Vous avez évoqué les taux de prélèvements : pour parler simplement, il faut aller chercher l'argent là où il est. Notre fiscalité prend l'argent là où il n'est pas et ne le prend pas là où il est. C'est pourquoi je me bats avec détermination pour que les géants du numérique soient imposés. D'abord parce que, comme n'importe quel Français j'ai soif de justice : que mon libraire paie 14 points d'impôts de plus qu'Amazon qui lui fait directement concurrence pose un véritable problème. Mais il y a aussi une considération d'efficacité : comme la valeur est de plus en plus dans les données, il est indispensable de les fiscaliser. Le combat est difficile, vu les intérêts économiques considérables en jeu.

Au G7 Finances que je présiderai l'année prochaine, la taxation minimale sera ma priorité absolue. Je ne veux plus que des multinationales qui opèrent en France installent leurs sièges aux îles Caïman, aux îles Vierges ou en Irlande pour bénéficier d'un taux d'imposition inférieur. Il y a des oppositions farouches, en Grande-Bretagne ou aux États-Unis notamment.

J'ai rencontré le président de la CCI dans votre ville, monsieur Babary. Je sais que les conditions d'élection des représentants au niveau départemental sont un sujet sensible, que certains, qui voudraient réformer, sont mis en minorité et que cela pose un véritable problème. C'est pourquoi je souhaite que nous maintenions les élections des représentants au niveau départemental.

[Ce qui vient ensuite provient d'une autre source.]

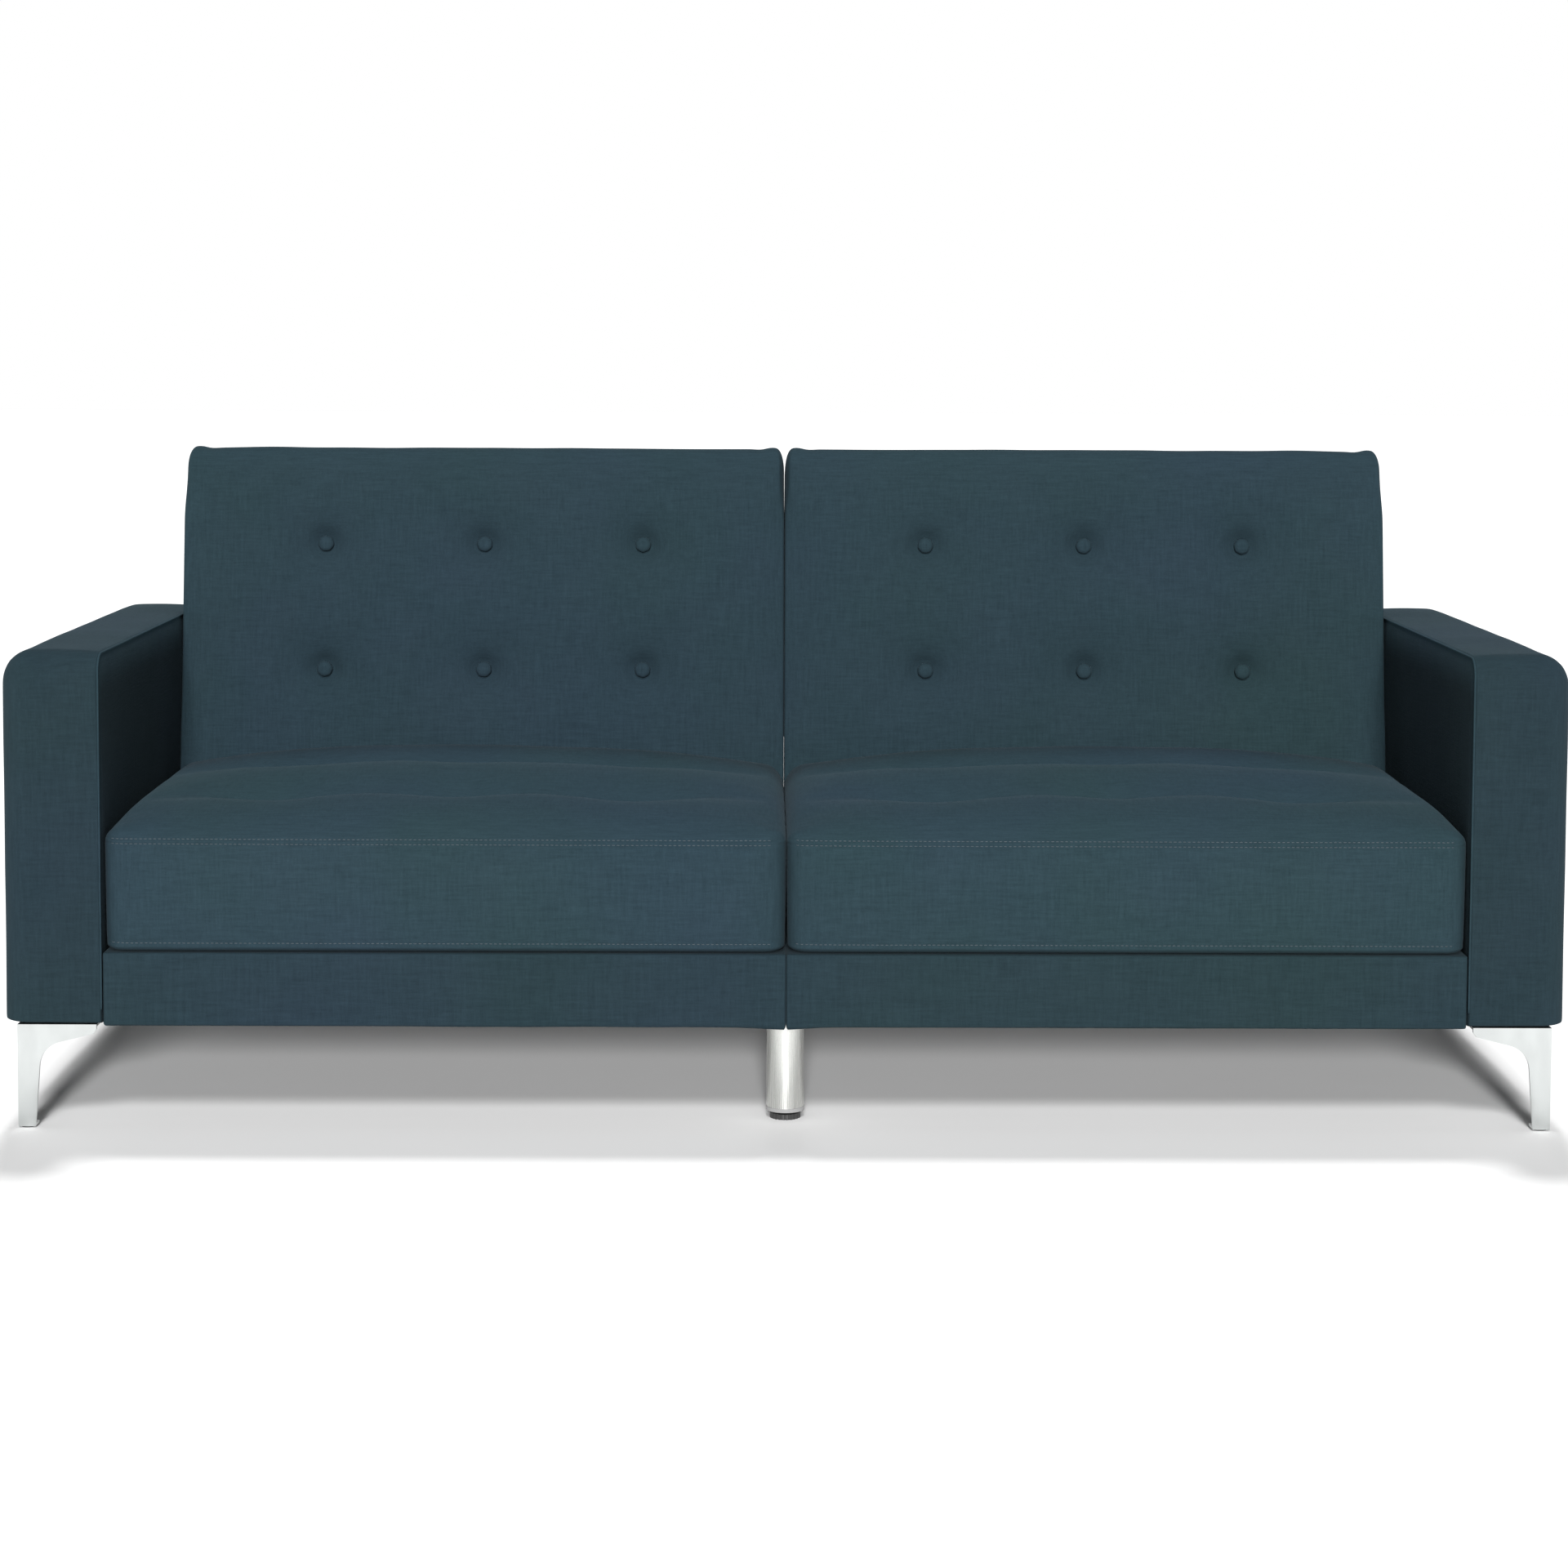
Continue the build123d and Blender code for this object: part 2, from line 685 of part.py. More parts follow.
def leg_profile():
    """One wall of a corner leg: narrow at the floor, sweeping out under the arm."""
    top = UNDERSIDE
    outline = Polyline(
        (0, GLIDE),
        (LEG_FOOT, GLIDE),
        (30, 105),
        (LEG_SPAN - 4, 122),
        (LEG_SPAN, 128),
        (LEG_SPAN, top),
        (0, top),
        close=True,
    )
    face = make_face(outline)
    knee = min(face.vertices(), key=lambda v: (Vector(*v) - Vector(30, 105, 0)).length)
    return fillet([knee], 34)


def corner_leg(x, y, dx, dy):
    """Two swept walls at right angles with a mounting plate and a foot plate."""
    walls = extrude(Plane.XZ * leg_profile(), -LEG_WALL)
    walls += mirror(walls, about=Plane(origin=(0, 0, 0), z_dir=(1, -1, 0)))
    plate = block(0, LEG_SPAN, 0, LEG_SPAN, UNDERSIDE - LEG_PLATE, UNDERSIDE)
    foot = block(0, LEG_FOOT, 0, LEG_FOOT, GLIDE, GLIDE + 3)
    shape = joined([walls, plate, foot])
    for px, py in leg_screw_places():
        shape -= rod_z(px, py, UNDERSIDE - 5, UNDERSIDE + 1, SCREW_HOLE)
    if dx < 0:
        shape = mirror(shape, about=Plane.YZ)
    if dy < 0:
        shape = mirror(shape, about=Plane.XZ)
    return Pos(x, y, 0) * shape


def leg_screw_places():
    """Screws in a leg's mounting plate, from its outer corner."""
    return [(26, 26), (80, 26), (26, 80)]


def leg_screw_holes():
    """Holes for the leg screws in the right arm."""
    holes = []
    for x, y, dx, dy in leg_corners().values():
        if x > 0:
            for px, py in leg_screw_places():
                holes.append(
                    rod_z(x + dx * px, y + dy * py, UNDERSIDE - 1, UNDERSIDE + 28, SCREW_HOLE)
                )
    return holes


def leg_screws():
    """All screws that hold the corner legs."""
    screws = []
    low = UNDERSIDE - LEG_PLATE
    for x, y, dx, dy in leg_corners().values():
        for px, py in leg_screw_places():
            cx, cy = x + dx * px, y + dy * py
            shank = rod_z(cx, cy, low, UNDERSIDE + 27, SCREW_RADIUS)
            screws.append(shank + rod_z(cx, cy, low - 3, low, 5))
    return group(screws)


def leg_glides():
    """A plastic glide under each corner leg."""
    middle = LEG_FOOT / 2
    return group([
        rod_z(x + dx * middle, y + dy * middle, 0, GLIDE, 9)
        for x, y, dx, dy in leg_corners().values()
    ])


def centre_leg_places():
    """The two legs under the joint between the bases, as name and y."""
    return {"front": FRONT + CENTRE_LEG_SET_BACK, "rear": BASE_REAR - CENTRE_LEG_SET_BACK}


def centre_leg(y):
    """A steel tube welded to a square mounting plate."""
    plate = block(-50, 50, y - 50, y + 50, UNDERSIDE - 4, UNDERSIDE)
    tube = rod_z(0, y, COLLAR_HIGH, UNDERSIDE - 4, TUBE_RADIUS)
    bore = rod_z(0, y, COLLAR_HIGH - 1, UNDERSIDE - 4, TUBE_RADIUS - TUBE_WALL)
    shape = plate + (tube - bore)
    for x, dy in centre_screw_places():
        shape -= rod_z(x, y + dy, UNDERSIDE - 5, UNDERSIDE + 1, SCREW_HOLE)
    return shape


def centre_screw_places():
    """Screws in a centre leg's plate, from its middle; each lands in an end rail."""
    return [(x, dy) for x in (-15, 15) for dy in (-38, 38)]


def centre_leg_holes(side):
    """Screw holes for the centre legs, in the frame of one base."""
    holes = []
    for y in centre_leg_places().values():
        for x, dy in centre_screw_places():
            if x * SIDES[side] > 0:
                local = x - module_x(side)
                holes.append(rod_z(local, y + dy, UNDERSIDE - 1, UNDERSIDE + 28, SCREW_HOLE))
    return holes


def centre_leg_screws():
    """All screws that hold the centre legs."""
    low = UNDERSIDE - 4
    screws = []
    for y in centre_leg_places().values():
        for x, dy in centre_screw_places():
            shank = rod_z(x, y + dy, low, UNDERSIDE + 27, SCREW_RADIUS)
            screws.append(shank + rod_z(x, y + dy, low - 3, low, 4.5))
    return group(screws)


def leg_collar(y):
    """A threaded plastic plug with a flange, pushed into the end of a centre leg."""
    flange = rod_z(0, y, COLLAR_LOW, COLLAR_HIGH, TUBE_RADIUS + 0.5)
    plug = rod_z(0, y, COLLAR_HIGH, COLLAR_HIGH + 20, TUBE_RADIUS - TUBE_WALL - 0.02)
    bore = rod_z(0, y, COLLAR_LOW - 1, COLLAR_HIGH + 21, STUD_RADIUS + RUNNING_GAP)
    return flange + plug - bore


def levelling_foot(y):
    """A ribbed disc on a stud."""
    disc = rod_z(0, y, 0, FOOT_HEIGHT, FOOT_RADIUS)
    for step in range(24):
        angle = math.radians(15 * step)
        x = FOOT_RADIUS * math.cos(angle)
        disc -= rod_z(x, y + FOOT_RADIUS * math.sin(angle), -1, FOOT_HEIGHT + 1, 1.1)
    return disc + rod_z(0, y, FOOT_HEIGHT, 46, STUD_RADIUS)


# ---------------------------------------------------------------- the whole sofa


def build_nodes():
    """Every node's shape by name."""
    nodes = {}
    for side in SIDES:
        nodes[side + "_arm_frame"] = arm_frame(side)
        nodes[side + "_arm_padding"] = arm_padding(side)
        nodes[side + "_arm_cover"] = arm_cover(side)
        nodes[side + "_base_frame"] = base_frame(side)
        nodes[side + "_base_cover"] = base_cover(side)
        nodes[side + "_seat_deck"] = seat_deck(side)
        nodes[side + "_dust_cover"] = dust_cover(side)
        nodes[side + "_seat_foam"] = seat_foam(side)
        nodes[side + "_seat_cover"] = seat_cover(side)
        nodes[side + "_seat_buttons"] = seat_buttons(side)
        nodes[side + "_back_frame"] = back_frame(side)
        nodes[side + "_back_board"] = back_board(side)
        nodes[side + "_back_foam"] = back_foam(side)
        nodes[side + "_back_cover"] = back_cover(side)
        nodes[side + "_back_panel"] = back_panel(side)
        nodes[side + "_back_buttons"] = back_buttons(side)
        nodes.update(hinge_nodes(side))
    for name, corner in leg_corners().items():
        nodes[name] = corner_leg(*corner)
    for name, y in centre_leg_places().items():
        nodes[name + "_centre_leg"] = centre_leg(y)
        nodes[name + "_leg_collar"] = leg_collar(y)
        nodes[name + "_levelling_foot"] = levelling_foot(y)
    nodes["leg_glides"] = leg_glides()
    nodes["leg_screws"] = leg_screws()
    nodes["centre_leg_screws"] = centre_leg_screws()
    nodes["seat_plate_screws"] = seat_plate_screws()
    nodes["arm_bolts"] = arm_bolts()
    nodes["centre_bolts"] = centre_bolts()
    return nodes


os.makedirs("parts", exist_ok=True)
for node, shape in build_nodes().items():
    export_step(shape, f"parts/{node}.step")
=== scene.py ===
"""The sofa bed's soft pieces, materials, light and camera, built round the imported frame."""

import json
import math

import bpy
import numpy as np
from mathutils import Matrix, Vector, noise
from mathutils.bvhtree import BVHTree


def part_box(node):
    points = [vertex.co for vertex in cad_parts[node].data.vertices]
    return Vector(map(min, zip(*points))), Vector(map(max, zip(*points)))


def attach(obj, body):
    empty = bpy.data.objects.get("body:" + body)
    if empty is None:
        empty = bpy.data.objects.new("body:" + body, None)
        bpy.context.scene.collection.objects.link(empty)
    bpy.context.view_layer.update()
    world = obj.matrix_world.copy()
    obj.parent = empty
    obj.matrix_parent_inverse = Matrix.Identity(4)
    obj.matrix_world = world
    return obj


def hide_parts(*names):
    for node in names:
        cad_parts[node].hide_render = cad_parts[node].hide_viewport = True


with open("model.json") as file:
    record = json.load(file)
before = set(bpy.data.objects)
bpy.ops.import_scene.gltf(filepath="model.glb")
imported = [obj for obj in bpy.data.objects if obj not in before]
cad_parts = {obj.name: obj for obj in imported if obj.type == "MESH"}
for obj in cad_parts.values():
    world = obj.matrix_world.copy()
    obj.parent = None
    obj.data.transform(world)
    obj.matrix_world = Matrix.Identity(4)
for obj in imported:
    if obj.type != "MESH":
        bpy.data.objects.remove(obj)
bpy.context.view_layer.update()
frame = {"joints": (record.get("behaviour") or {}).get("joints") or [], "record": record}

MM = 0.001
SIDES = {"left": -1, "right": 1}
scene = bpy.context.scene

# ---- places, from the frame
joints = {joint["name"]: joint for joint in frame["joints"]}
slots = {part["node"]: part["material_slot"] for part in frame["record"]["subparts"]}
PIVOT = Vector(joints["right_recline"]["pos_m"])
HALF_PITCH = PIVOT.x
LEAN = math.radians(8)
BACK_PLACE = Matrix.Translation((0, PIVOT.y, PIVOT.z)) @ Matrix.Rotation(-LEAN, 4, "X")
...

Rendre obligatoire l'intéressement et la participation par accord de branche ? Ce texte est fait pour les PME et ne comporte, volontairement, aucune obligation : tout y est incitatif et simplificateur. La question se pose, il ne s'agit pas de se retrouver avec un forfait social supprimé et des entreprises qui ne saisissent pas cette opportunité pour les salariés. Nous aurons le débat, au Sénat j'espère.